So, you’re asking about the time I went all out and tried to build the “biggest turbo car”? Man, let me tell you, that wasn’t some weekend project I just casually strolled into. It was more like a slow descent into madness, fueled by too much coffee and probably not enough common sense.

The Spark of a Really Big Idea
It all started, as these things often do, with a bit of bench racing. You know, guys talkin’ big in the garage. Someone threw out a comment about how modern turbo setups are impressive but wondered what a truly obnoxious turbo would look like on something unexpected. My brain, for some reason, latched onto that. Obnoxious. I liked the sound of that.

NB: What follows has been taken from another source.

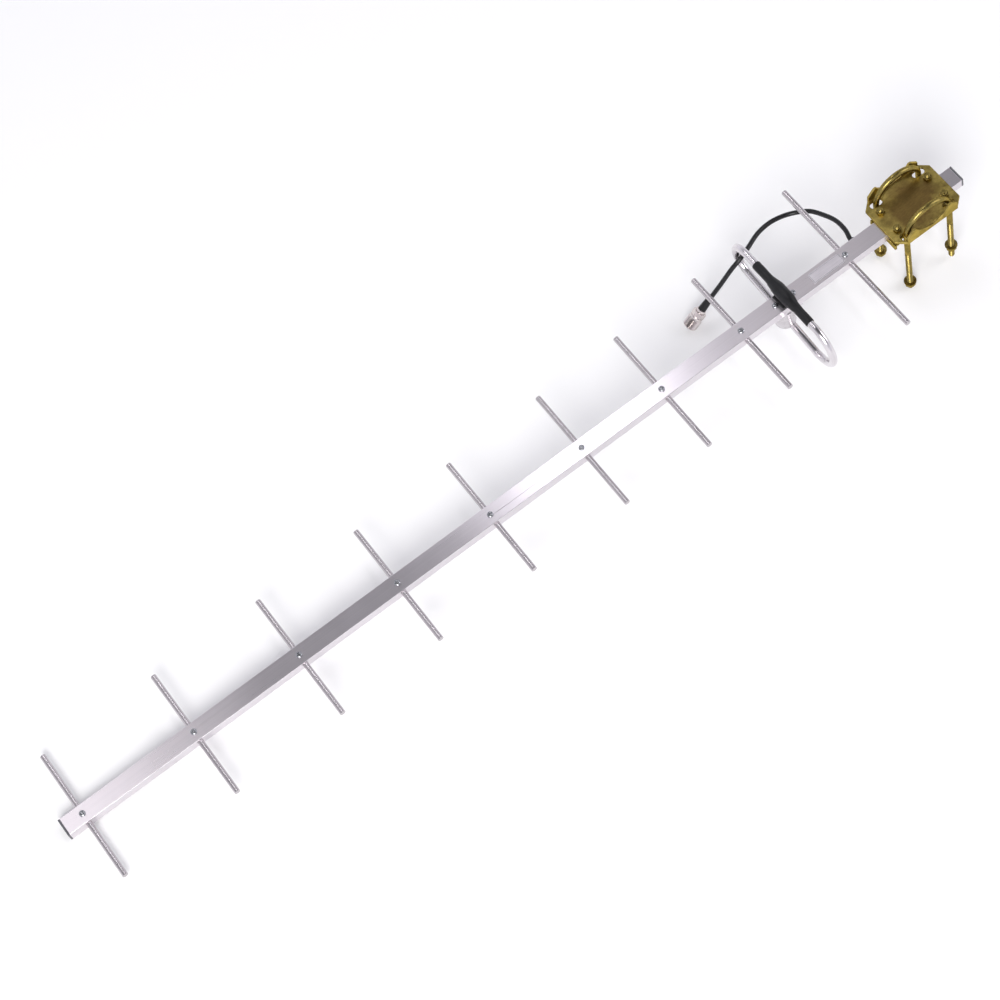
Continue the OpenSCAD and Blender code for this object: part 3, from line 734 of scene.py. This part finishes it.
def arc(centre, radius, start, end, steps):
    """Points of an arc in the YZ plane of the dipole, angles in degrees from +Y."""
    return [Vector((DIPOLE_X, centre[0] + radius * math.cos(math.radians(a)),
                    centre[1] + radius * math.sin(math.radians(a))))
            for a in (start + (end - start) * k / steps for k in range(steps + 1))]


def dipole_line():
    """The folded dipole's centre line, from one side of the feed gap round to the other."""
    slope = math.asin((BEND_B - BEND_A) / BEND_SPAN)
    near = (-BEND_SHIFT - BEND_SPAN / 2 * math.cos(slope), DIPOLE_UP - BEND_A)
    far = (near[0] + BEND_SPAN * math.cos(slope), DIPOLE_UP - BEND_B)
    low = -90.0 - 2 * math.degrees(slope)
    points = [Vector((DIPOLE_X, FEED_GAP / 2 + k * (far[0] - FEED_GAP / 2) / 10, DIPOLE_UP)) for k in range(10)]
    round_far = arc(far, BEND_B, 90.0, low, 56)
    round_near = arc(near, BEND_A, low, -270.0, 46)
    points += round_far
    a, b = round_far[-1], round_near[0]
    points += [a.lerp(b, k / 20) for k in range(1, 20)]
    points += round_near
    end = Vector((DIPOLE_X, -FEED_GAP / 2, DIPOLE_UP))
    points += [round_near[-1].lerp(end, k / 10) for k in range(1, 11)]
    return points


# ---- operators ------------------------------------------------------------------------------------------


class YAGI_OT_stage(bpy.types.Operator):
    """Makes the camera, the pale floor, the soft lights and the surroundings"""
    bl_idname = "yagi.stage"
    bl_label = "Stage"

    def execute(self, context):
        scene = context.scene
        data = bpy.data.cameras.new("camera")
        data.lens = CAMERA_LENS
        data.sensor_width = 36.0
        data.clip_end = 40.0
        camera = bpy.data.objects.new("camera", data)
        scene.collection.objects.link(camera)
        forward = Vector(CAMERA_FORWARD).normalized()
        upward = Vector(CAMERA_UP)
        upward = (upward - upward.dot(forward) * forward).normalized()
        right = forward.cross(upward)
        turn = Matrix((right, upward, -forward)).transposed().to_4x4()
        camera.matrix_world = Matrix.Translation(CAMERA_PLACE) @ turn
        scene.camera = camera

        reach = 9.0
        floor = bpy.data.meshes.new("floor")
        floor.from_pydata([(-reach, -reach, 0), (reach, -reach, 0), (reach, reach, 0), (-reach, reach, 0)], [],
                          [(0, 1, 2, 3)])
        ground = add_object("floor", floor)
        material = bpy.data.materials.new("pale_floor")
        material.use_nodes = True
        w = Wiring(material.node_tree)
        bsdf = material.node_tree.nodes["Principled BSDF"]
        speck = w.add("ShaderNodeTexNoise", {"Vector": w.add("ShaderNodeTexCoord").outputs["Object"],
                                             "Scale": 40.0, "Detail": 3.0})
        tone = w.add("ShaderNodeMix", {"Factor": speck.outputs[0], 6: rgba(colours().floor),
                                       7: rgba(shade(colours().floor, 0.99))}, data_type="RGBA")
        w.feed(bsdf.inputs["Base Color"], tone.outputs[2])
        bsdf.inputs["Roughness"].default_value = 0.9
        bsdf.inputs["Specular IOR Level"].default_value = 0.1
        floor.materials.append(material)

        world = bpy.data.worlds.new("soft room")
        world.use_nodes = True
        w = Wiring(world.node_tree)
        sky = world.node_tree.nodes["Background"]
        height = w.add("ShaderNodeSeparateXYZ", {0: w.add("ShaderNodeTexCoord").outputs["Generated"]})
        ramp = w.add("ShaderNodeMapRange", {"Value": height.outputs["Z"], "From Min": 0.0, "From Max": 1.0,
                                            "To Min": 1.3, "To Max": 0.09})
        tint = w.add("ShaderNodeMix", {"Factor": ramp.outputs[0], 6: (0.0, 0.0, 0.0, 1.0),
                                       7: (0.93, 0.93, 1.0, 1.0)}, data_type="RGBA")
        w.feed(sky.inputs["Color"], tint.outputs[2])
        sky.inputs["Strength"].default_value = 1.0
        scene.world = world
        scene.view_settings.view_transform = "Standard"

        for name, place, target, size, watts, warmth in (
            ("strip over the middle", (-0.31, -1.10, 2.35), (-0.10, 0, 0.06), (0.22, 1.3), 6, (0.96, 0.95, 1)),
            ("strip over the clamp", (-0.84, -1.10, 2.35), (-0.39, 0, 0.08), (0.26, 1.2), 0.8, (1, 0.96, 0.97)),
            ("strip over the front", (0.90, -1.15, 2.25), (0.48, 0, 0.03), (0.36, 1.2), 3.0, (1, 0.97, 1)),
            ("broad key", (1.9, 2.6, 2.9), (0, 0, 0), (2.2, 2.2), 142, (1, 0.99, 0.97)),
            ("left fill", (-2.6, 0.9, 1.9), (-0.3, 0, 0.05), (1.6, 1.6), 22, (0.97, 0.96, 1)),
        ):
            light = bpy.data.lights.new(name, "AREA")
            light.shape = "RECTANGLE"
            light.size, light.size_y = size
            light.energy = watts
            light.color = warmth
            lamp = bpy.data.objects.new(name, light)
            scene.collection.objects.link(lamp)
            aim = (Vector(target) - Vector(place)).to_track_quat("-Z", "Y")
            lamp.matrix_world = Matrix.Translation(place) @ aim.to_matrix().to_4x4()
        return {"FINISHED"}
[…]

First, I had to figure out what “biggest” even meant. Biggest physical size? Most boost? Most likely to scare small children? I kinda aimed for all three, to be honest.
Hunting for the Heart of the Beast
The first step was sourcing the turbo itself. I didn’t just go to a local parts store, no sir. I was trawling online auction sites, industrial surplus yards, you name it. I needed something that looked like it could swallow a pigeon whole. After weeks of searching, I found it – a massive unit, probably off some giant piece of earth-moving equipment or a ship. It was so big, it arrived on a pallet. A pallet! For a turbocharger.
Then, what car do you even put this thing on? I needed something with a big engine bay and a chassis that wouldn’t just twist into a pretzel. I settled on an old, beat-up American muscle car. Lots of room under the hood, or so I thought. And a V8 that, with enough work, might just survive.
- Sourced the turbo – felt like I was buying a small engine.
- Found a suitable victim… I mean, car.